Das hat aber überhaupt nichts mit "Rangordnung" oder Chef zu tun. Der Hund wird deswegen aktiv, weil´s der Halter nicht tut. Er verteidigt sich doch nur, weil das Gegenüber nicht erkennt an der bisherigen Körpersprache des Hundes, daß er das Anfassen (gerade) nicht mag!
Es gibt da etliche Eskalationsstufen beim Hund, mit denen er zu erkennen gibt, wenn er was nicht möchte. Er beschwichtigt, dreht den Kopf weg, leckt sich übers Maul, zieht die Lefzen hoch, u.v.a. - und wenn das jeweils gezeigte Mittel nicht hilft, wird halt das nächsthöhere Verhalten aus der Eskalationsleiter gezeigt. Die meisten Menschen erkennen die ersten feineren Signale nicht, hören daher auch nicht auf mit ihrem Verhalten, der Hund wird immer weiter bedrängt - und auf einmal beißt der Hund oder schnappt, vermeintlich "aus dem nichts heraus"! Dabei hat er vorher schon tausend Stufen versucht zu zeigen, daß er das blöd findet. Ihm bleibt schlichtweg keine andere Lösung mehr!
Und an der Stelle ist der Hundeführer gefragt, das Vertrauen im Hund aufzubauen - vertrauen darauf, daß er in der Lage ist, solche Situationen für seinen Hund zu lösen. Das hat überhaupt nichts mit einer Rangordnung zu tun! Selbst wenn ich irgendwo nen fremden Hund sehe, der bedrängt wird, kann ich das verhindern, ohne sein Rudelführer zu sein. Wenn das mehrfach passiert, wird der Hund merken, daß er sich darauf verlassen kann, daß ich eingreife. Obwohl ich eigentlich "rudelfremd" bin. Und wird lernen, daß er nicht beißen muß, weil ich das manage und die Situation lösen kann.
Dadurch, daß Du dem Hund Deinen Schutz gibst in solchen Situationen, sieht er, Du bist souverän, Du kannst mit schwierigen Situationen umgehen, Du setzt ihm Grenzen, innerhalb derer er sich frei und gefahrlos bewegen kann, er kann sich auf Dich verlassen - und erst DAS macht Dich in Hundeaugen zum "Anführer", einfach, weil Du die nötigen Fähigkeiten zeigst. Dazu gehören Verläßlichkeit, Konsequenz, Berechenbarkeit (immer dieselbe Reaktion beim selben Verhalten des Hundes), keine unfairen Strafen, die Fähigkeit, ihm was beizubringen (nämlich wie das Leben bei Euch läuft), das ihm Entspannung ermöglicht - all dies macht einen in Hundeaugen zum "Anführer", dem er gern und freiwillig folgt. Weil er merkt, er wird beschützt und unterstützt.

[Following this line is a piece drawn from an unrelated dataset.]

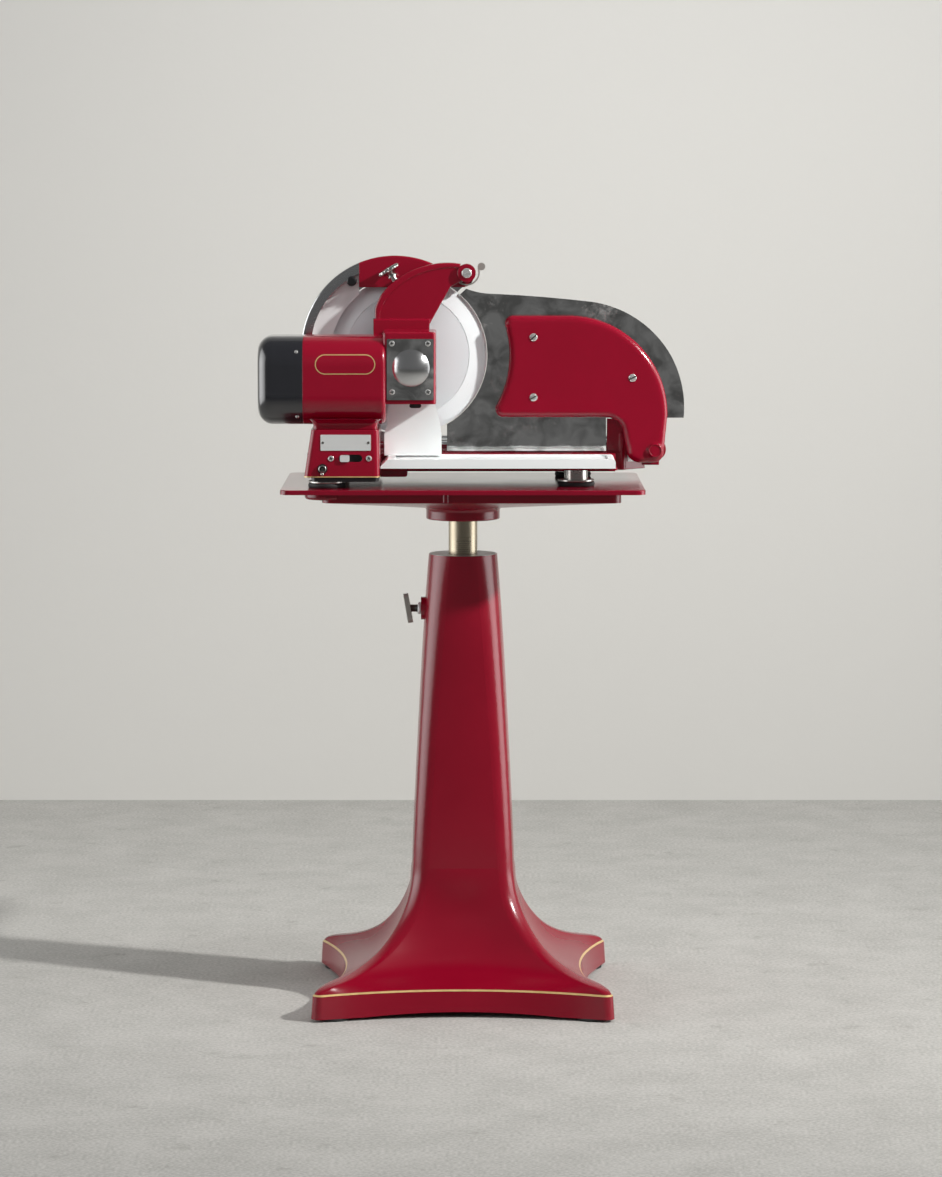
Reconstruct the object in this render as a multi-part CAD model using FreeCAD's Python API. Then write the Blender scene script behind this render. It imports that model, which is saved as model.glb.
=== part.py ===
"""Electric vertical slicer on a height-adjustable cast pedestal.

Own frame: +X to the right and +Y away from the slice-receiving side, +Z up, origin on the
floor under the middle of the pedestal. All sizes are in millimetres.
"""
import FreeCAD, Part
import math
import os

V = FreeCAD.Vector
X_AXIS, Y_AXIS, Z_AXIS = V(1, 0, 0), V(0, 1, 0), V(0, 0, 1)

# ---------------------------------------------------------------- clearances
FIT = 0.05            # radial running fit of a shaft in its bore
GAP = 0.3             # air between parts of different bodies

# ---------------------------------------------------------------- pedestal
PAD_R, PAD_T = 29.0, 5.0
PAD_INSET = 36.5      # pad centre inside the tip of a foot
TIP_HALF = 258.5      # half width over the four tips at the floor
WAIST_HALF = 217.0    # half width at the middle of a concave side
TIP_R = 14.0
RIM_TOP = 47.0
RIM_DRAFT_TIP, RIM_DRAFT_WAIST = 2.5, 10.0
PINSTRIPE = 3.0       # chamfer along the rim that carries the pinstripe
ARCH_RISE, ARCH_HALF = 5.0, 168.0
COLUMN_TOP, COLUMN_TOP_R = 777.0, 59.5
ROUND_LEAN = -22.5    # lean of the sides that makes a section a full circle
WALL = 8.0
HOLLOW_TUCK = 6.0     # extra metal under the rim, and the least corner radius inside
SLEEVE_LEN, SLEEVE_WALL = 215.0, 9.0
CROWN = 45.0          # solid crown above the hollow of the column
FLARE_WAIST, FLARE_TIP = 93.0, 94.0  # half widths where the flare meets the shaft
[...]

Dann brauchts auch kein "Hund vom Sofa" oder "ich esse vor dem Hund" und so nen Quatsch, der oft von "Rudelführer"-Vertretern propagiert wird, um dem Hund zu zeigen, man möchte der Anführer sein. Wird man SO trotzdem nicht sein - einfach, weil der Hund andere Qualifikationskriterien anlegt als derjenige *gg Der gehorcht dann vielleicht verwundert, oder weil er sonst gestraft wird. Aber nicht, weil er den Halter als Anführer mit Führungsqualitäten anerkennt. Ich glaube, ein Spruch vieler Eltern wird klarmachen, was ich meine: ein "solange Du die Füße unter meinen Tisch stellst, machst Du, was ich sage...." kennt bestimmt jeder von uns - und der hat noch nie jemandem gereicht (nichtmal als Kind), um eine Anordnung widerspruchslos zu akzeptieren. Ein "ich möchte, daß Du immer um 19 Uhr daheim bist, weil ich abends koche, und das Essen sonst kalt wird" ist viel plausibler. Letzteres zeigt Führungsqualitäten, ersteres stellt mehr oder weniger ein Schild "CHEF" auf den imaginären Schreibtisch, damit jeder sehen kann, man möchte Chef sein. Ein "weil ich Dein Chef bin"-Chef, kein wirklich fähiger Anführer.